* _Exercise goal_:
Return only the lines between the line holding "Write the build123d" and the line holding "thickness = 25.0", the two boundary lines included, exactly as they appear.

* _Information given_:
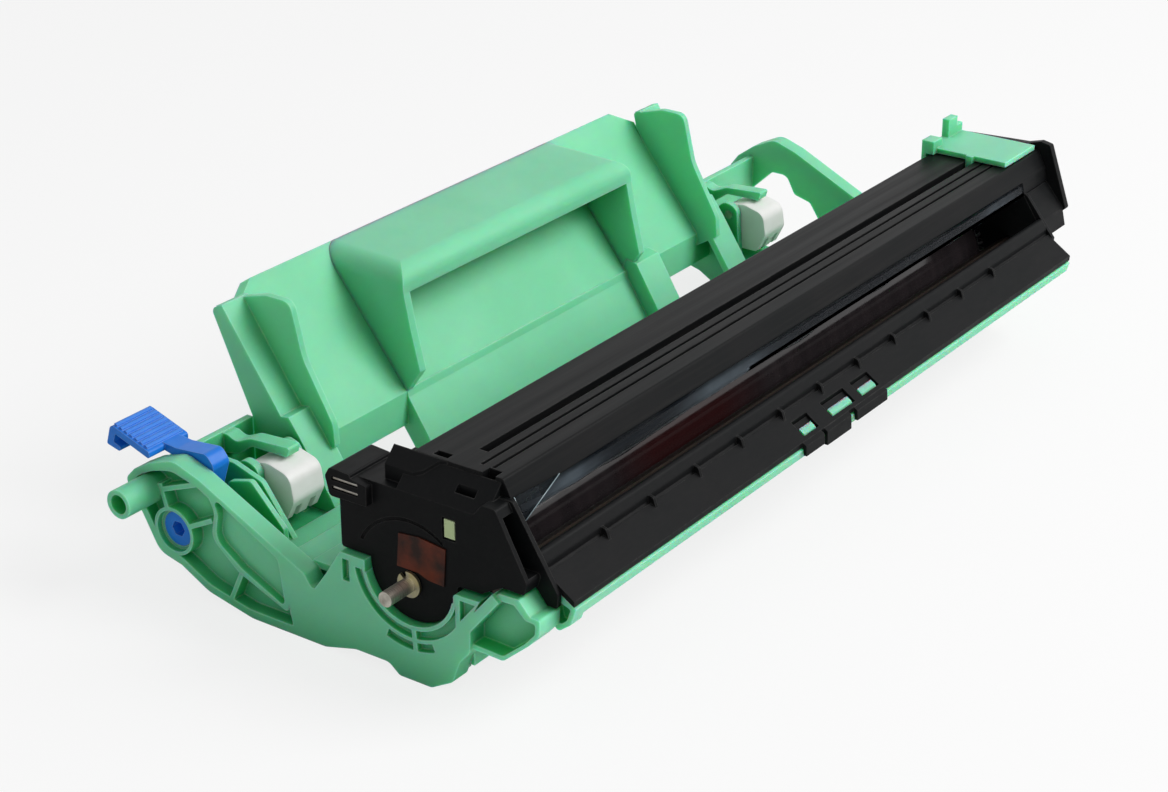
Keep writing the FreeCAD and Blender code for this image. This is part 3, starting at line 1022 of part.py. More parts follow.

* * *

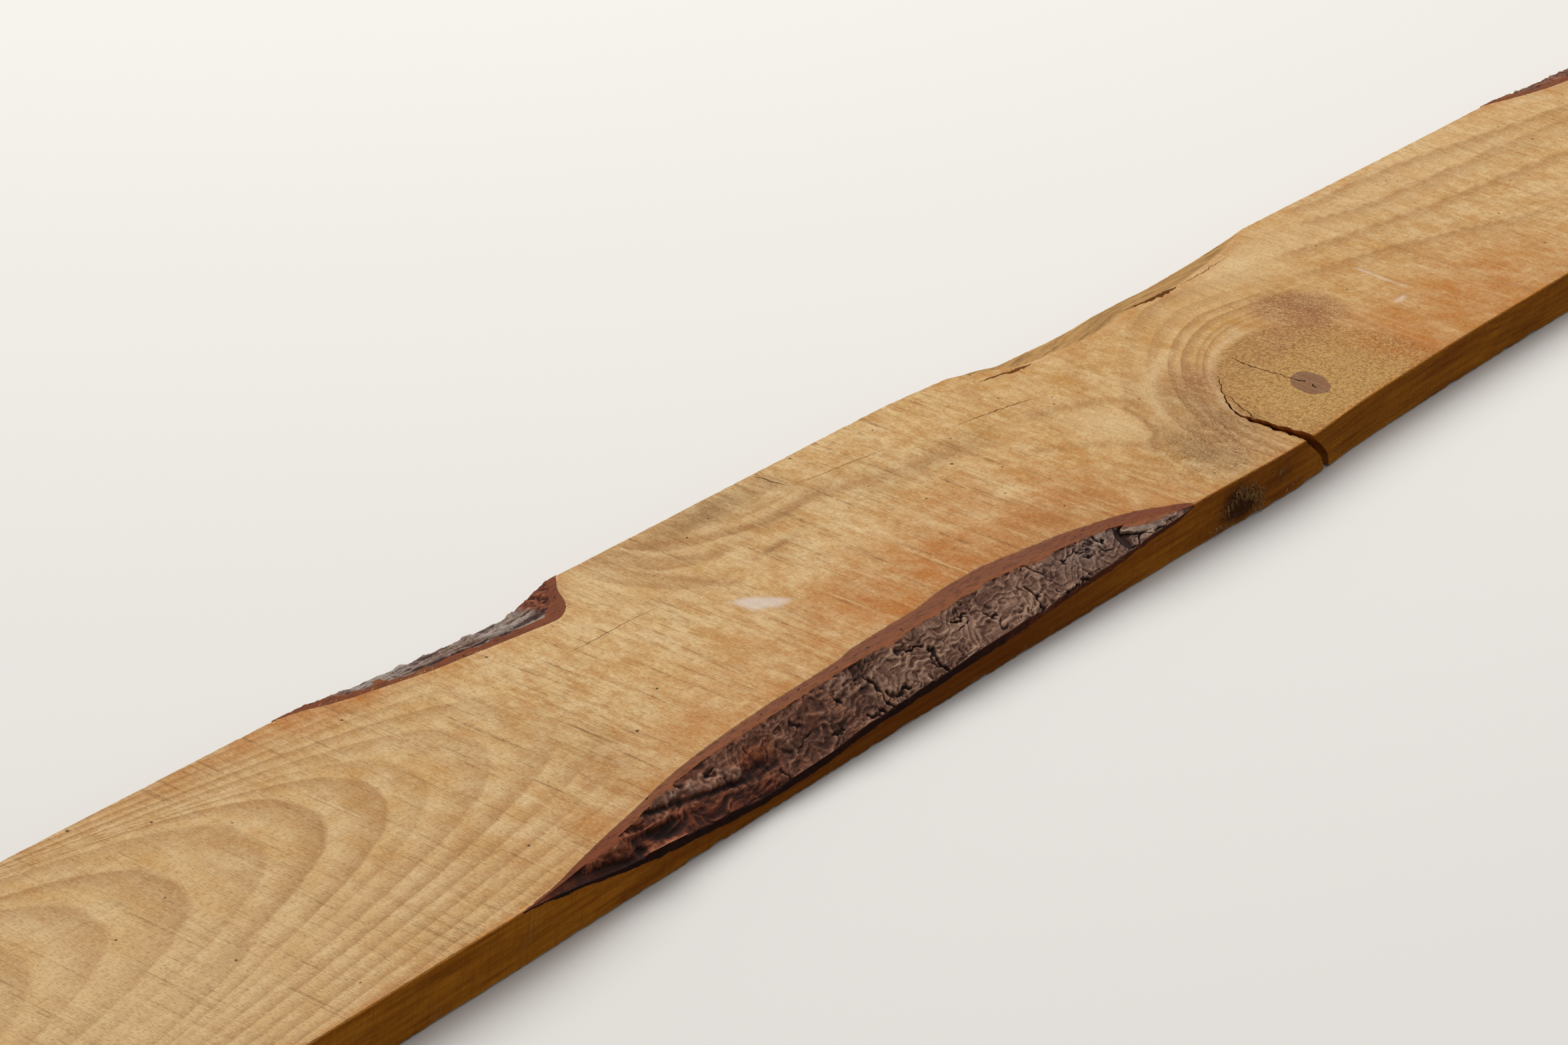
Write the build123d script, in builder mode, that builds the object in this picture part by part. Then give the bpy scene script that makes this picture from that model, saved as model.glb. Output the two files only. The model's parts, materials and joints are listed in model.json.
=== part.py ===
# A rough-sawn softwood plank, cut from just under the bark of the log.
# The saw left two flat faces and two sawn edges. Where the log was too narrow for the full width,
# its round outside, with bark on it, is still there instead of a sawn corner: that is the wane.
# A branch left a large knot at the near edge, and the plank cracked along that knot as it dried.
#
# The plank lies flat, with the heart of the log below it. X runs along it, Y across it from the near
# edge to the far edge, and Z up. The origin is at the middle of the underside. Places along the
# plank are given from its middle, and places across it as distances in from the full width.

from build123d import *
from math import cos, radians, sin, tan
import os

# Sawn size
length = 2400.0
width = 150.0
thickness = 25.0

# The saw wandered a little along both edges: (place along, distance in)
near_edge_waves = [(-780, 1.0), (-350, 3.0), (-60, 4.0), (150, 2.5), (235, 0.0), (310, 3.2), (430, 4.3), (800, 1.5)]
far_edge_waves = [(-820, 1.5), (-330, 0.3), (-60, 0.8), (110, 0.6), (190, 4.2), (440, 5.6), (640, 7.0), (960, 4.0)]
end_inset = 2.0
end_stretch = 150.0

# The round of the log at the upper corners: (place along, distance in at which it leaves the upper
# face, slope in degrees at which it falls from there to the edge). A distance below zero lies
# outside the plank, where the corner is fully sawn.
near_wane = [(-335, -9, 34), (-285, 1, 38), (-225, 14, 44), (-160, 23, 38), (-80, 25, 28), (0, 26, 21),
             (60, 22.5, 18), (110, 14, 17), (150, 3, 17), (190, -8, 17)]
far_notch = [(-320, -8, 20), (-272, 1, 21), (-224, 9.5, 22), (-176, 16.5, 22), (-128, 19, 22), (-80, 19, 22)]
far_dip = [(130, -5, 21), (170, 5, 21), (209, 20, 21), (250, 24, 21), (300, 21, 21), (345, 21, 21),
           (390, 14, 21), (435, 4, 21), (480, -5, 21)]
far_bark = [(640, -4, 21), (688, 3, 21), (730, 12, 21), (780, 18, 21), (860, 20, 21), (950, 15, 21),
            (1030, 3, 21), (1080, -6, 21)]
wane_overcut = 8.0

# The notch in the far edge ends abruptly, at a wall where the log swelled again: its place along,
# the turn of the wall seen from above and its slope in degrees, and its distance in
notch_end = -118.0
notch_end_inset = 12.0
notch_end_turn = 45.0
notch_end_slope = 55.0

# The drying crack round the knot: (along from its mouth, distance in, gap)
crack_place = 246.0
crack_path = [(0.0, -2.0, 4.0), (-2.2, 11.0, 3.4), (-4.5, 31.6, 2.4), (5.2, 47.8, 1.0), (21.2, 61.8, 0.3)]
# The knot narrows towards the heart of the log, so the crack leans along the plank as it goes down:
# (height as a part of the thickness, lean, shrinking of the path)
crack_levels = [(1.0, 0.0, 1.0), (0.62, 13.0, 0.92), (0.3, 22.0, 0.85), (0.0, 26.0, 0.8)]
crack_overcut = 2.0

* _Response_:
Write the build123d script, in builder mode, that builds the object in this picture part by part. Then give the bpy scene script that makes this picture from that model, saved as model.glb. Output the two files only. The model's parts, materials and joints are listed in model.json.
=== part.py ===
# A rough-sawn softwood plank, cut from just under the bark of the log.
# The saw left two flat faces and two sawn edges. Where the log was too narrow for the full width,
# its round outside, with bark on it, is still there instead of a sawn corner: that is the wane.
# A branch left a large knot at the near edge, and the plank cracked along that knot as it dried.
#
# The plank lies flat, with the heart of the log below it. X runs along it, Y across it from the near
# edge to the far edge, and Z up. The origin is at the middle of the underside. Places along the
# plank are given from its middle, and places across it as distances in from the full width.

from build123d import *
from math import cos, radians, sin, tan
import os

# Sawn size
length = 2400.0
width = 150.0
thickness = 25.0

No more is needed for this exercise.